Марина Тимашева: Может быть, именно необычные бедствия и подтолкнули народ к самоорганизации.
Илья Смирнов: Вот и я все время об этом думаю, вспоминая книгу Бориса Моисеевича Пудалова про нашу русскую Смуту, когда “вертикаль власти” … оказалась неспособна противостоять распаду…”, и политику берет в свои руки “земская изба – орган хозяйственного самоуправления тяглого населения”
К сожалению, в нашей сегодняшней книге, кроме всего того занимательного и поучительного, что мы цитировали, есть и другое. Как бы параллельное содержание из отступлений куда-то очень далеко от темы и даже от жанра, ритуальные отречения от “коммунистической идеологии (не дававшей дышать” (201) и от “советской грязи”, которую пришлось “месить” (373), от понятия “эксплуатации” - ведь поместье основано “на личных отношениях (именно они, а не эксплуатация были его отличительной чертой)” (57). Как это понимать? Что, если управляющий или даже сам владелец поместья (фабрики, магазина, нужное подчеркнуть) лично знаком с работником, то какая же это эксплуатация? Просто отношения так сложились, что одна, бедная личность своим тяжелым трудом умножает роскошь другой, богатой. Ну, и конечно, не стоит “определять революцию через классовый подход” (12). Альтернативу классовому подходу представляет Карл По́ппер (12, 16, 199, 89, 291, 328, 330). Его политические сочинения цитируются в назидание историкам как раньше сочинения Ленина. “Я вернулась к теме Парижского движения ХIV в. … не в последнюю очередь под влиянием чтения Поппера, который, будучи, как он сам о себе писал, мягким и отзывчивым человеком, яростно писал о нищете историцизма…”

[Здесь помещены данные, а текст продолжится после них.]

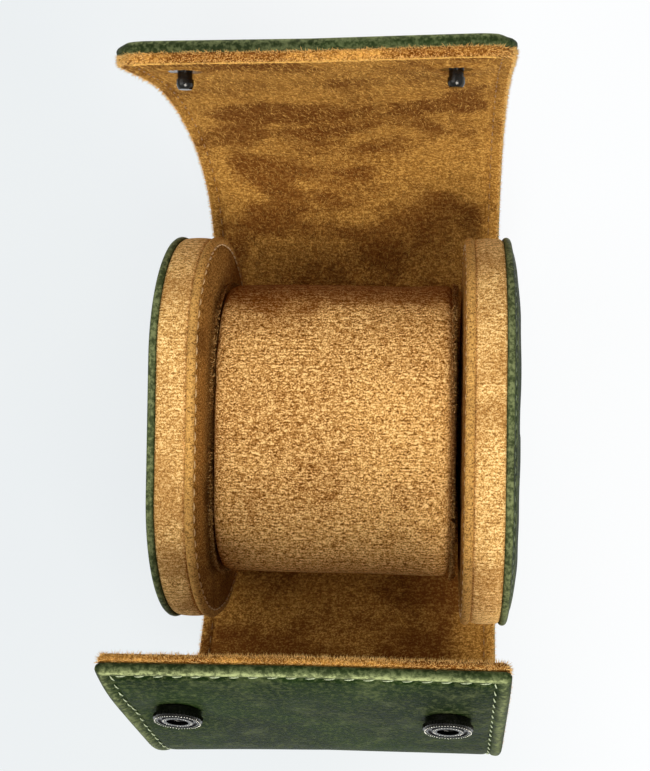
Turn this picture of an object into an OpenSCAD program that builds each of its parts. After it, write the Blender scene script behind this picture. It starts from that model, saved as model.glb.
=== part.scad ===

Марина Тимашева: А что это такое?
Илья Смирнов: Не знаю. Дальше сказано, что этот самый нехороший историцизм рождает “представление о “законах исторического развития" (16), причем “законы исторического развития” в уничижительных кавычках.

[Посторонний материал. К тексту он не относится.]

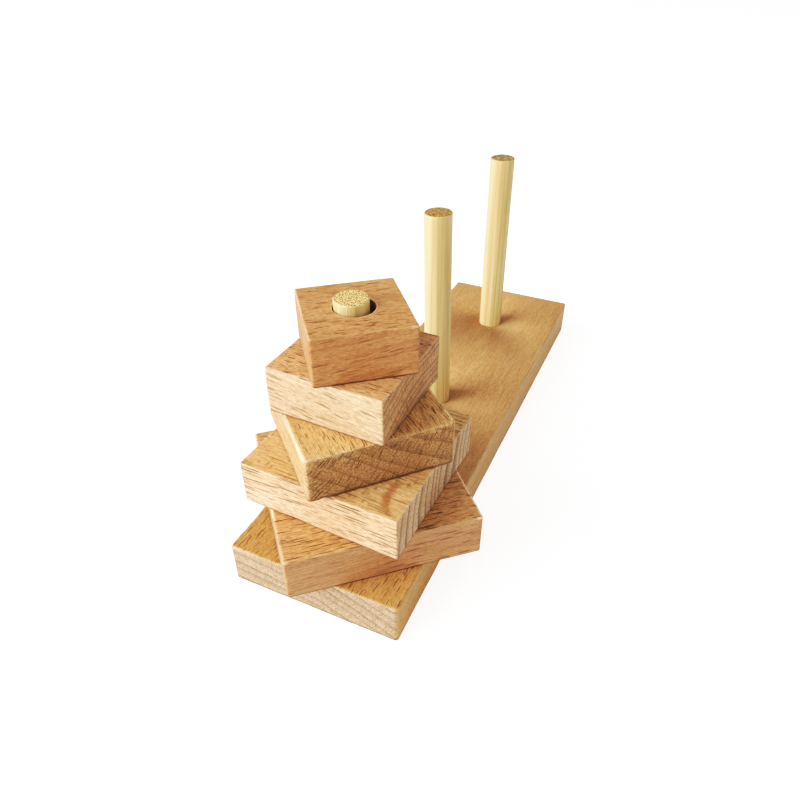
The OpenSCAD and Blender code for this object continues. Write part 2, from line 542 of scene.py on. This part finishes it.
        near_spot = g.vector("LENGTH", g.vector("SUBTRACT", plan, (spot[0] - along, spot[1] - left, 0)))
        band = g.math("MULTIPLY", g.ramp(off, 2.1, 0.2), g.ramp(near_spot, 8.0, 3.5))
        near_top = g.ramp(y, 5.5 - pith_up, 7.0 - pith_up)
        colour = g.mix(g.math("MULTIPLY", g.math("MULTIPLY", band, near_top), 0.8), colour, STAIN)
    # The upper edges are pale, with a ragged border: partly wear, and partly a painted highlight where the
    # rounded edges catch the light.
    ragged = g.noise(g.stretch(wood, 1.1, 1.1, 0.9), detail=3.0, rough=0.7)[0]
    handled = g.ramp(g.noise(g.stretch(wood, 0.05, 0.05, 0.05), detail=1.0)[0], 0.38, 0.6, 0.3, 1.0)
    wear_and_highlight = g.ramp(g.math("ADD", edge, g.math("MULTIPLY", ragged, 1.8)), 1.45, 1.75)
    wear_and_highlight = g.math("MULTIPLY", wear_and_highlight, g.math("SUBTRACT", 1.0, g.math("MULTIPLY", bold, 0.8)))
    at_end = g.math("ABSOLUTE", g.math("SUBTRACT", g.parts(wood)[2], seed * LOG_STEP))
    at_end = g.ramp(at_end, half_length - 2.0, half_length - 1.2, cut["pale_edges"][1], cut["pale_edges"][0])
    colour = g.mix(g.math("MULTIPLY", wear_and_highlight, g.math("MULTIPLY", handled, at_end)), colour, CREAM)
    # Painted shade: the lower rounded edges are darkened towards the darkest colour, for the contact shadow
    # where a piece rests on what lies below.
    colour = g.mix(g.ramp(edge, -0.2, -1.0, 0.0, 0.75), colour, FLECK_AND_SHADE)
    # Painted shade: the bore walls are darkened, for the shade inside the drilled hole.
    colour = g.mix(g.ramp(bore, 0.0, 1.0, 0.0, 0.6), colour, FLECK_AND_SHADE)
    # Painted highlight: the upper rims of the bores are paled.
    colour = g.mix(g.ramp(bore, -0.5, -1.0, 0.0, 0.5), colour, CREAM)
    colour = g.mix(1.0, colour, cut["tone"], "MULTIPLY")
    g.put(g.shader.inputs["Base Color"], colour)

    height = g.math("ADD", g.math("MULTIPLY", streak, -0.5), g.math("MULTIPLY", bold, -0.6))
    height = g.math("ADD", height, g.math("MULTIPLY", g.math("MULTIPLY", hollows, across), -1.0))
    bump = g.node("ShaderNodeBump", {"Strength": 0.5, "Distance": 0.06 * MM, "Height": height})
    g.put(g.shader.inputs["Normal"], bump.outputs[0])
    rough = g.math("ADD", g.math("MULTIPLY", streak, 0.12), g.math("MULTIPLY", across, 0.18))
    g.put(g.shader.inputs["Roughness"], g.math("ADD", rough, 0.52))
    g.put(g.shader.inputs["Specular IOR Level"], 0.3)
    return g.material


def bamboo(name, tip):
    """Bamboo dowel: fibre bundles along the peg, which dot its ends; tip is the colour between them."""
    g = Graph(name)
    wood = g.attribute("wood").outputs["Vector"]
    across = g.ramp(g.attribute("end").outputs["Fac"], 0.6, 0.95)
    bundle_gap = 0.52
    distance, number = g.cells(g.stretch(wood, 1 / bundle_gap, 1 / bundle_gap, 0.0), "2D")
    dots = g.math("MULTIPLY", g.ramp(distance, 0.46, 0.28), g.ramp(number, 0.0, 0.3))
    fibre = g.noise(g.stretch(wood, 3.2, 3.2, 0.03), detail=3.0, rough=0.65)[0]
    broad = g.noise(g.stretch(wood, 0.35, 0.35, 0.012), detail=1.0)[0]
    colour = g.mix(g.ramp(broad, 0.3, 0.7), STRAW, TAN)
    colour = g.mix(g.math("MULTIPLY", g.ramp(fibre, 0.42, 0.7), 0.75), colour, TAN)
    grains = g.noise(g.stretch(wood, 0.8, 0.8, 0.8), detail=2.0, rough=0.8)[0]
    tip_colour = g.mix(g.ramp(grains, 0.50, 0.56, 0.0, 0.35), tip, STRAW)
    colour = g.mix(across, colour, tip_colour)
    shown = g.math("MULTIPLY", dots, g.math("ADD", g.math("MULTIPLY", across, 0.75), 0.2))
    colour = g.mix(shown, colour, BUNDLE)
    g.put(g.shader.inputs["Base Color"], colour)
    height = g.math("ADD", g.math("MULTIPLY", dots, -0.6), g.math("MULTIPLY", fibre, 0.5))
    bump = g.node("ShaderNodeBump", {"Strength": 0.4, "Distance": 0.05 * MM, "Height": height})
    g.put(g.shader.inputs["Normal"], bump.outputs[0])
    rough = g.math("ADD", g.ramp(fibre, 0.3, 0.8, 0.38, 0.5), g.math("MULTIPLY", across, 0.4))
    g.put(g.shader.inputs["Roughness"], rough)
    return g.material


# ---------------------------------------------------------------- pieces

base_lo, base_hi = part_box("base_board")
base_top = base_hi.z


def make_block(node, seed):
    centre, side, turn, bore_middle, bore = block_facts(node)
    lo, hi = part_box(node)
    half = (hi.z - lo.z) / 2 - STACK_GAP
    stand = Matrix.Translation(centre) @ Matrix.Rotation(turn, 4, "Z")
    bore_middle = (stand.inverted() @ bore_middle).xy
    bm, _ = block_rings(side, 2 * half, bore_middle, bore, CUTS[node], seed).skin(closed=True)
    face_slice = 0.1 * MM
    roughen(bm, 0.05 * MM, 9 * MM, seed, lambda v: abs(v.co.z) > half - face_slice)
    bmesh.ops.transform(bm, matrix=stand, verts=bm.verts)
    place = log_frame(CUTS[node], centre, turn, seed)
    material = beech("beech_" + node, CUTS[node], seed, side / 2 / MM)
    finish_mesh("wood_" + node, bm, place, material, node, node)


def make_peg(node, material, seed):
    foot, axis, length, foot_r, wall_r, tip_r = peg_facts(node, base_top)
    lean = Vector((0, 0, 1)).rotation_difference(axis).to_matrix().to_4x4()
    shoulder = (base_top - foot.z) / axis.z + FOOT_RISE
    soft = wall_r - tip_r
    count = 96
    spin = [2 * math.pi * i / count for i in range(count)]

    def ring(radius, s):
        return [Vector((radius * math.cos(a), radius * math.sin(a), s)) for a in spin]

    rings = Rings()
    for share in (0.15, 0.6, 0.97, 1.0):
        rings.add(ring(foot_r * share, 0))
    foot_edge = 0.1 * MM
    rings.add(ring(foot_r, foot_edge))
    rings.add(ring(wall_r, shoulder))
    steps = 40
    for k in range(1, steps + 1):
        s = shoulder + (length - soft - shoulder) * k / steps
        rings.add(ring(wall_r, s))
    for a in arc_steps(6)[1:]:
        rings.add(ring(wall_r - soft * (1 - math.cos(a)), length - soft * (1 - math.sin(a))), edge=1)
    for share in (0.97, 0.75, 0.5, 0.25, 0.1):
        rings.add(ring(tip_r * share, length))
    bm, rows = rings.skin(closed=False)
    for row, s in ((rows[0], 0), (rows[-1], length)):
        hub = bm.verts.new((0, 0, s))
        for i in range(count):
            bm.faces.new((row[i], row[(i + 1) % count], hub))
    bmesh.ops.transform(bm, matrix=Matrix.Translation(foot) @ lean, verts=bm.verts)

    def place(points):
        back = np.array(lean.to_3x3())
        return (points - np.array(foot)) @ back / MM + seed * CANE_STEP

    finish_mesh("wood_" + node, bm, place, material, "base", node)


def make_base():
    size = base_hi - base_lo
    middle = (base_lo + base_hi) / 2
    cut = CUTS["base_board"]
    corner, mesh_step = cut["corner"] * MM, 0.8 * MM
    wall_rings, wall_margin, brim_width, wear_seed = 10, 0.2 * MM, 0.3 * MM, 90
    core, out = outline(size.x, size.y, corner, mesh_step)
    count = len(core)
    wear = [[worn(p, cut, wear_seed + which) for p in core] for which in (0, 1)]

    def ring(inset, height):
        """The outline drawn in by inset, at the height given, both lists."""
        return [Vector((*(p + q * (corner - i)), z)) for p, q, i, z in zip(core, out, inset, height)]

    def rounded(which, face, sign, a):
        """One ring of the quarter round from the wall to a face."""
        inset = [w * (1 - math.cos(a)) for w in wear[which]]
        return ring(inset, [face - sign * w * (1 - math.sin(a)) for w in wear[which]])

    top, bottom = size.z / 2, -size.z / 2
    rings = Rings()
    rings.add(ring([w + brim_width for w in wear[1]], [bottom] * count))
    for a in reversed(arc_steps(4)):
        rings.add(rounded(1, bottom, -1, a), edge=-1)
    high = top - corner - wall_margin
    for k in range(wall_rings + 1):
        rings.add(ring([0] * count, [2 * high * k / wall_rings - high] * count))
    for a in arc_steps(4):
        rings.add(rounded(0, top, 1, a), edge=1)
    rings.add(ring([w + brim_width for w in wear[0]], [top] * count))
    bm, rows = rings.skin(closed=False)
    face_slice, hollow_seed = 0.1 * MM, 5
    roughen(bm, 0.06 * MM, 12 * MM, hollow_seed, lambda v: abs(v.co.z) > top - face_slice)
    bm.faces.new(rows[0])

    # The three blind holes, each in line with its peg.
    mouths = []
    sides = 64
    for node in PEGS:
        foot, axis, _, _, wall_r, _ = peg_facts(node, base_top)
        foot = foot - middle
        side = axis.cross(Vector((0, 1, 0))).normalized()
        other = axis.cross(side)
        hole_r = wall_r + GLUE_FILM
        rim, floor = [], []
        for i in range(sides):
            a = 2 * math.pi * i / sides
            p = foot + (side * math.cos(a) + other * math.sin(a)) * hole_r
            floor.append(bm.verts.new(p))
            rim.append(bm.verts.new(p + axis * ((top - p.z) / axis.z)))
        for i in range(sides):
            j = (i + 1) % sides
            bm.faces.new((floor[i], floor[j], rim[j], rim[i]))
        bm.faces.new(floor)
        mouths += [bm.edges.get((rim[i], rim[(i + 1) % sides])) for i in range(sides)]
    brim = rows[-1]
    mouths += [bm.edges.get((brim[i], brim[(i + 1) % count])) for i in range(count)]
    bmesh.ops.triangle_fill(bm, use_beauty=True, use_dissolve=False, edges=mouths, normal=(0, 0, 1))
    bmesh.ops.transform(bm, matrix=Matrix.Translation(middle), verts=bm.verts)
    place = log_frame(cut, middle, 0, BASE_SEED)
    material = beech("beech_base", cut, BASE_SEED, size.y / 2 / MM)
    finish_mesh("wood_base_board", bm, place, material, "base", "base_board")


make_base()
for seed, node in enumerate(PEGS, start=1):
    make_peg(node, bamboo("bamboo_" + node, PEG_TIPS[node]), seed)
for seed in range(1, 6):
    make_block(f"block_{seed}", seed)


# ---------------------------------------------------------------- floor, light and camera

middle = (cad_lo + cad_hi) / 2
reach = (cad_hi - cad_lo).length
LAMP_DISTANCE = 12 * reach


def direction(azimuth, elevation):
    """The way from the object to a camera or lamp: azimuth 0 is at -Y and 90 at +X."""
    a, e = math.radians(azimuth), math.radians(elevation)
    return Vector((math.sin(a) * math.cos(e), -math.cos(a) * math.cos(e), math.sin(e)))


def lamp(name, azimuth, elevation, size, power, colour):
    """A large soft disk lamp, aimed at the middle of the object."""
    light = bpy.data.lights.new(name, "AREA")
    light.shape, light.size, light.energy, light.color = "DISK", size, power, colour
    holder = bpy.data.objects.new(name, light)
    back = direction(azimuth, elevation)
    holder.location = middle + back * LAMP_DISTANCE
    holder.rotation_euler = back.to_track_quat("Z", "Y").to_euler()
    bpy.context.scene.collection.objects.link(holder)


lamp("key", azimuth=-47, elevation=25, size=13 * reach, power=173.0, colour=(1.0, 0.98, 0.96))
lamp("fill", azimuth=100, elevation=20, size=7 * reach, power=8.0, colour=(1.0, 0.95, 0.88))
lamp("top", azimuth=20, elevation=75, size=18 * reach, power=21.0, colour=(1.0, 0.96, 0.86))

world = bpy.data.worlds.new("studio")
world.use_nodes = True
sky = world.node_tree.nodes["Background"]
sky.inputs["Color"].default_value = (1, 0.98, 0.95, 1)
# The wall behind is white to the camera, and only dimly lights the object.
dim_light, white_wall = 0.47, 2.2
seen = world.node_tree.nodes.new("ShaderNodeLightPath")
lift = world.node_tree.nodes.new("ShaderNodeMapRange")
lift.inputs["To Min"].default_value = dim_light
lift.inputs["To Max"].default_value = white_wall
world.node_tree.links.new(seen.outputs["Is Camera Ray"], lift.inputs["Value"])
world.node_tree.links.new(lift.outputs["Result"], sky.inputs["Strength"])
bpy.context.scene.world = world


def set_tone(points):
    """A film-like tone curve: deep shadows, firm middle tones, and highlights that roll off above 1."""
    view = bpy.context.scene.view_settings
    view.view_transform = "Standard"
    view.use_curve_mapping = True
    mapping = view.curve_mapping
    mapping.clip_max_x = points[-1][0]
    curve = mapping.curves[3]
    curve.points[0].location = points[0]
    curve.points[1].location = points[-1]
    for x, y in points[1:-1]:
        curve.points.new(x, y)
    mapping.update()


shadows = [(0, 0), (0.07, 0.045), (0.14, 0.112)]
middle_tones = [(0.33, 0.35), (0.48, 0.50), (0.7, 0.65)]
highlights = [(1.0, 0.83), (1.4, 0.95), (1.9, 1.0)]
set_tone(shadows + middle_tones + highlights)

floor_mesh = bpy.data.meshes.new("floor")
half = 30 * reach
floor_corners = [(-half, -half, 0), (half, -half, 0), (half, half, 0), (-half, half, 0)]
floor_mesh.from_pydata(floor_corners, [], [(0, 1, 2, 3)])
floor_gap = 0.05 * MM
floor = bpy.data.objects.new("floor", floor_mesh)
floor.location = (middle.x, middle.y, cad_lo.z - floor_gap)
bpy.context.scene.collection.objects.link(floor)
paper = Graph("paper")
paper.put(paper.shader.inputs["Base Color"], (0.92, 0.92, 0.92))
paper.put(paper.shader.inputs["Emission Color"], (1.0, 1.0, 1.0))
seen = paper.node("ShaderNodeLightPath").outputs["Is Camera Ray"]
paper.put(paper.shader.inputs["Emission Strength"], seen)
paper.put(paper.shader.inputs["Roughness"], 0.9)
floor_mesh.materials.append(paper.material)

# The camera looks down along the board from its stack end, at a point left of and below the board's
# middle, so that the object stands to the right of the picture's centre as well as above it.
camera_azimuth, camera_elevation, camera_distance = 24.7, 36.44, 261.2 * MM
aim_height, aim_left, aim_down = 40 * MM, 15.1 * MM, 21.6 * MM
view_back = direction(camera_azimuth, camera_elevation)
view_right = direction(camera_azimuth + 90, 0)
view_up = view_back.cross(view_right)
aim = Vector((0, 0, aim_height)) - view_right * aim_left - view_up * aim_down
camera_data = bpy.data.cameras.new("camera")
camera_data.sensor_width = 36
camera_data.lens = 30.375
camera = bpy.data.objects.new("camera", camera_data)
camera.location = aim + view_back * camera_distance
camera.rotation_euler = view_back.to_track_quat("Z", "Y").to_euler()
camera_data.clip_start = 0.01
bpy.context.scene.collection.objects.link(camera)
bpy.context.scene.camera = camera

Очередной раз мы сталкиваемся с тем, как идеологическая составляющая вступает в противоречие с основным содержанием монографии, где есть и классы, и законы развития.

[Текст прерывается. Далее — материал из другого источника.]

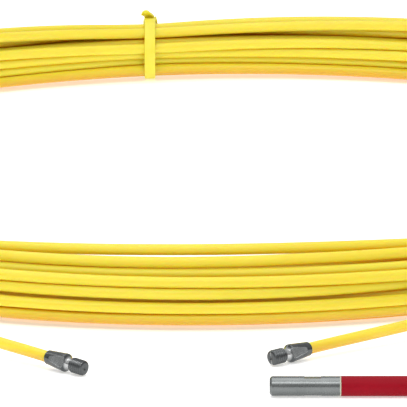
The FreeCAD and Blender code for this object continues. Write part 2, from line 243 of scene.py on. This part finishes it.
def planned_places(loose):
    """Where each station would lie in the bundle: in its turn's slot, with some wander where the
    bundle is loose and with the one sagging turn."""
    rng = np.random.default_rng(WINDING_SEED)
    stations = np.arange(len(loose))
    tied_slots = snake_slots(TIED_LAYERS, ROD, 0.0)
    loose_slots = snake_slots(LOOSE_LAYERS, LOOSE_SPACING, LOOSE_SLOPE)
    # Just short of the last slot, so that there is always a next one.
    along = np.minimum(stations / STATIONS, len(tied_slots) - 1.001)
    tied_place = between_slots(tied_slots, along)
    loose_place = between_slots(loose_slots, along)
    planned = tied_place + (loose_place - tied_place) * np.sqrt(loose)[:, None]
    wander = np.stack([smooth_noise(rng, len(loose), WANDER_STATIONS) for _ in range(2)], axis=1)
    planned += wander * (loose * WANDER)[:, None]
    planned[:, 1] -= SAG * np.exp(-((stations - SAG_STATION) / SAG_SPREAD) ** 2)
    return planned


def pull_inside(points, loose):
    """The points, with those outside the bundle's outline brought back to it. The outline is a circle
    where the bundle is tied, and taller and squarer where it is loose."""
    half_height = (BUNDLE_TIED + loose * (BUNDLE_LOOSE_HEIGHT - BUNDLE_TIED) - ROD) / 2
    half_width = (BUNDLE_TIED + loose * (BUNDLE_LOOSE_WIDTH - BUNDLE_TIED) - ROD) / 2
    middle = (1 - loose) * TIE_THICKNESS + half_height + ROD / 2
    squareness = 2.0 + 2.0 * np.sqrt(loose)[:, None]
    from_middle = points - np.stack([np.zeros(len(loose)), middle], axis=1)
    share = np.abs(from_middle) / np.stack([half_width, half_height], axis=1)
    reach = np.maximum((share ** squareness).sum(axis=1) ** (1 / squareness[:, 0]), 1.0)
    return points - from_middle * (1 - 1 / reach)[:, None]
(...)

Был бы ещё редактор, выстроил бы материал по законам драматургии, убрал бы лишнее и просто непонятное: “процесс Столетней войны сам собой – иногда вкривь и вкось, но сам собой – открывает специфику ее существования, употребляемых средств, в данном случае и неомысленно случившееся существующее, и осмысленное поступление для обуздания случившегося” (10), позаботился бы об иллюстрациях и картах – в общем, как в самой же книге сказано – по поводу средневековых мастеров - что работа должна быть сделана “как подобает” (65), в ней должна присутствовать соразмерность, согласованность, то есть красота, порядок (48). И тогда издание имело бы не только научно-познавательную ценность для таких специальных читателей, как я, но и массовый успех. Почему нет?
Марина Тимашева: То есть, Вы перекладываете ответственность на издательство?
Илья Смирнов: Нет, конечно. Но если говорить о содержании, о его идеологической составляющей, приходится опять с грустью признать, что в ходе последней российской Смуты гуманитарным наукам был нанесен ущерб не меньший, чем флоту или авиационной промышленности, и именно из-за того, что он не осознаётся профессиональным сообществом, совершенно непонятно, как можно было бы эту ситуацию исправить.